If you desire a nightcap, the Pint & Cork stays open until midnight and has 16 beers on tap.
Sunday: A Stunning Summit and Island Cuisine
Because you’ll be hiking today, kick off the day with a hearty breakfast, such as organic chicken and waffles or an ahi tuna eggs Benedict at Nalu’s South Shore Grill in Kihei, just north of Wailea. You’ll also want to bring jackets, sunscreen, sturdy shoes and lots of water for traversing the sunny but much cooler trails in the forests and cinder-covered crater of 10,026-foot-high Haleakala (Hawaiian for “House of the Sun”), one of two massive volcanoes that formed Maui.
Along the 37-mile Haleakala Highway from Kahului to the summit, stop en route at local institution Pukalani Superette for a bento box or other picnic lunch (there’s no food or drink sold inside Haleakala National Park).
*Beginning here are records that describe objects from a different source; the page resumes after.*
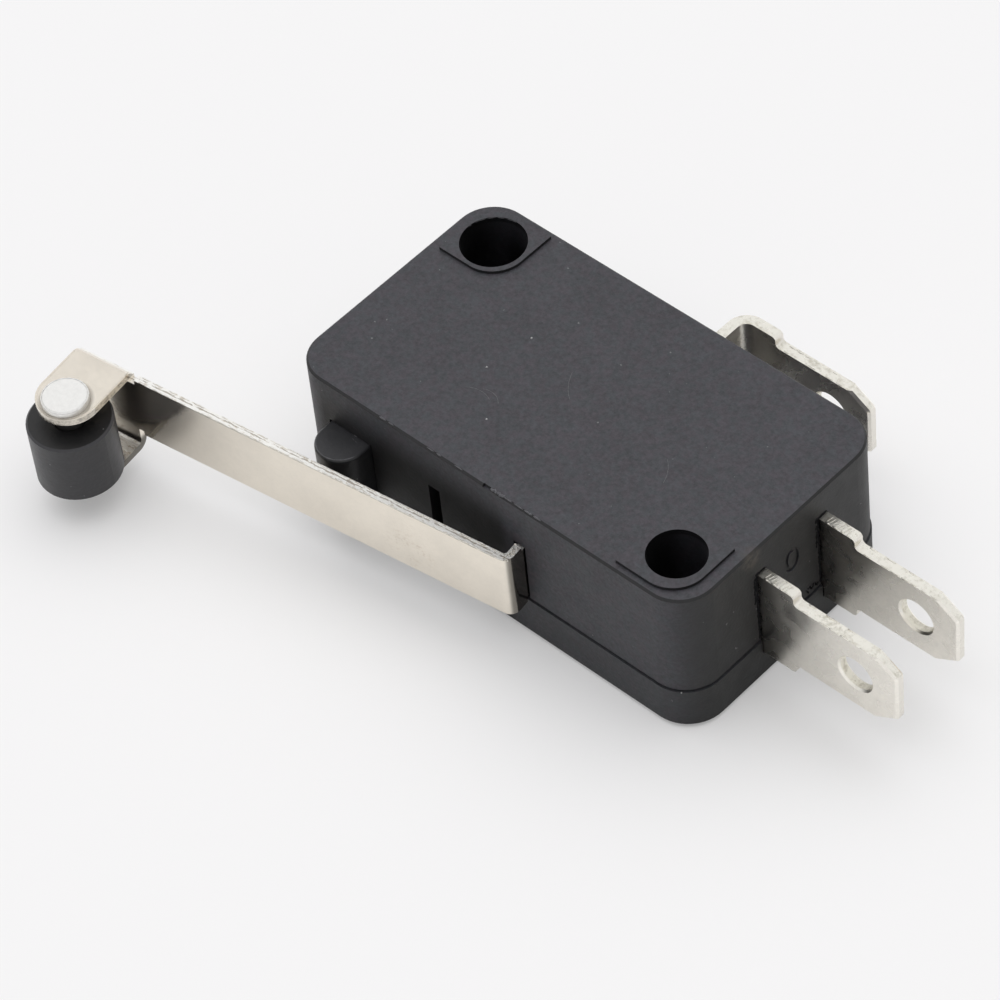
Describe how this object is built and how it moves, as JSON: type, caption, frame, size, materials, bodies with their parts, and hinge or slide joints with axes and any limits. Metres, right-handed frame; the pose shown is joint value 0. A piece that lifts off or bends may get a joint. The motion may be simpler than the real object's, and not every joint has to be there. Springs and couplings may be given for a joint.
{
  "type": "lever micro switch",
  "caption": "Basic snap-action switch: flat black plastic body with two mounting holes, long metal lever with a roller, and quick-connect tabs at the end and side.",
  "frame": {"origin": "centre of the body's outline on the cover's flat outer face", "axes": "+X along the body from the roller end to the two end terminals, -Y towards the lever and plunger, +Z through the body's thickness along the mounting holes"},
  "size_m": [0.0486, 0.0299, 0.0103],
  "materials": {
    "body_plastic": "matte, fine-grained, glass-filled black",
    "plunger_plastic": "matte black",
    "roller_plastic": "satin black",
    "lever_steel": "bright nickel-plated strip with raw cut edges",
    "rivet_steel": "pale satin, upset head",
    "terminal_tin": "matt tin plate with bright sheared edges",
    "contact_silver": "silver alloy",
    "spring_brass": "bright rolled strip",
    "spring_wire": "drawn wire"
  },
  "bodies": {
    "switch_body": {"case": "body_plastic", "cover": "body_plastic", "common_terminal": "terminal_tin", "normally_closed_terminal": "terminal_tin", "normally_open_terminal": "terminal_tin", "normally_closed_contact": "contact_silver", "normally_open_contact": "contact_silver", "snap_spring": "spring_wire"},
    "roller_lever": {"lever": "lever_steel", "roller_rivet": "rivet_steel"},
    "loose_roller": {"roller": "roller_plastic"},
    "push_plunger": {"plunger": "plunger_plastic"},
    "snap_rocker": {"rocker": "spring_brass"},
    "switching_arm": {"contact_arm": "spring_brass", "moving_contact": "contact_silver"}
  },
  "joints": [
    {"name": "lever_hinge", "type": "hinge", "parent": "switch_body", "child": "roller_lever", "pos_m": [0.0024, -0.0071, 0.00505], "axis": [0, 0, -1], "range_deg": [0, 7.6], "stiffness_Nm_per_rad": 0.045, "springref_deg": -8.02, "deforming": ["snap_spring"]},
    {"name": "roller_spin", "type": "hinge", "parent": "roller_lever", "child": "loose_roller", "pos_m": [-0.02312, -0.01604, 0.0046], "axis": [0, 0, 1], "continuous": true},
    {"name": "plunger_slide", "type": "slide", "parent": "switch_body", "child": "push_plunger", "axis": [0, 1, 0], "range_m": [0, 0.00116]},
    {"name": "rocker_pivot", "type": "hinge", "parent": "switch_body", "child": "snap_rocker", "pos_m": [0.00113, 0.0023, 0.00505], "axis": [0, 0, -1], "range_deg": [0, 5.37]},
    {"name": "arm_pivot", "type": "hinge", "parent": "switch_body", "child": "switching_arm", "pos_m": [0.00199, 0.00042, 0.00505], "axis": [0, 0, 1], "range_deg": [0, 3.97]}
  ],
  "couplings": [
    {"joint": "plunger_slide", "follows": "lever_hinge", "m_per_rad": 0.0086698},
    {"joint": "rocker_pivot", "follows": "lever_hinge", "ratio": 0.70478},
    {"joint": "arm_pivot", "follows": "lever_hinge", "ratio": 0.52136}
  ]
}
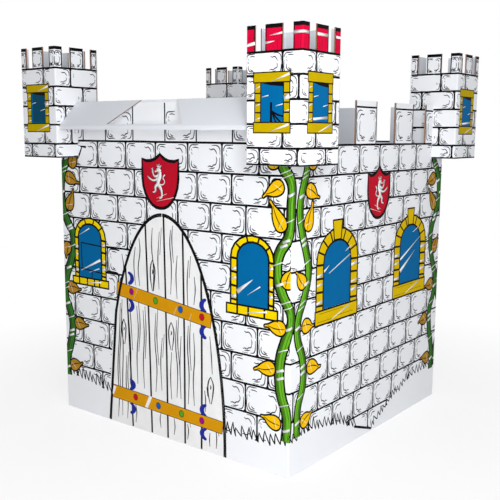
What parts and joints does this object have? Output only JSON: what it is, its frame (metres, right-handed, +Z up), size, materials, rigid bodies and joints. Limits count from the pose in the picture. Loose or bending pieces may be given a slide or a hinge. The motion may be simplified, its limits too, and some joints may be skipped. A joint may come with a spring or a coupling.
{
  "type": "cardboard castle",
  "caption": "Child-size play castle folded from printed corrugated board, with an arched door flap, battlements, a front hood and slotted corner turrets.",
  "frame": {"origin": "on the ground, under the middle of the castle's walls", "axes": "+Z up, -Y out through the door, +X to the right as seen from the front"},
  "size_m": [1.18, 1.152, 1.288],
  "materials": {
    "board": "white-faced corrugated board, matt"
  },
  "bodies": {
    "root": {"front_right_walls": "board", "back_left_walls": "board", "front_left_turret": "board", "front_right_turret": "board", "back_left_turret": "board", "back_right_turret": "board"}
  },
  "joints": []
}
After a 35-minute winding drive to the southeast, alight at Hosmer Grove, where you can hear native birdsong along a half-mile forest trail at almost 7,000 feet of elevation.
Duck inside the park’s nearby Headquarters Visitor Center to learn about the dormant volcano’s environment and cultural significance before continuing uphill for another half-hour to Haleakala Visitor Center at 9,740 feet. Soak in the panoramic ocean and island views before tackling some of the Keoneheehee (Sliding Sands) Trail, heading downhill on rock-strewn ocher and black sand toward craggy cinder cones and past rare, spiky native silversword plants in a seemingly endless expanse. There won’t be time to walk the full 11 miles, so turn back when you’re ready to devour your lunch.
Return to Wailea to peruse Tribe Maui and other eclectic boutiques along rustic Makawao’s Baldwin Avenue, or keep going to allow time for a swim at Wailea Beach. Dinner is at Lineage, one of Maui’s most innovative restaurants, introducing gourmet flair and island ingredients to diverse Asian dishes (including Japanese, Chinese, Filipino and Korean fare). Dig in to some wagyu kalbi short ribs and Korean fried chicken, both served with spicy-savory Guamanian sauces.
And then indulge in the best way to cap off the end of your three-day trip — an after-dinner soak in your hotel’s hot tub.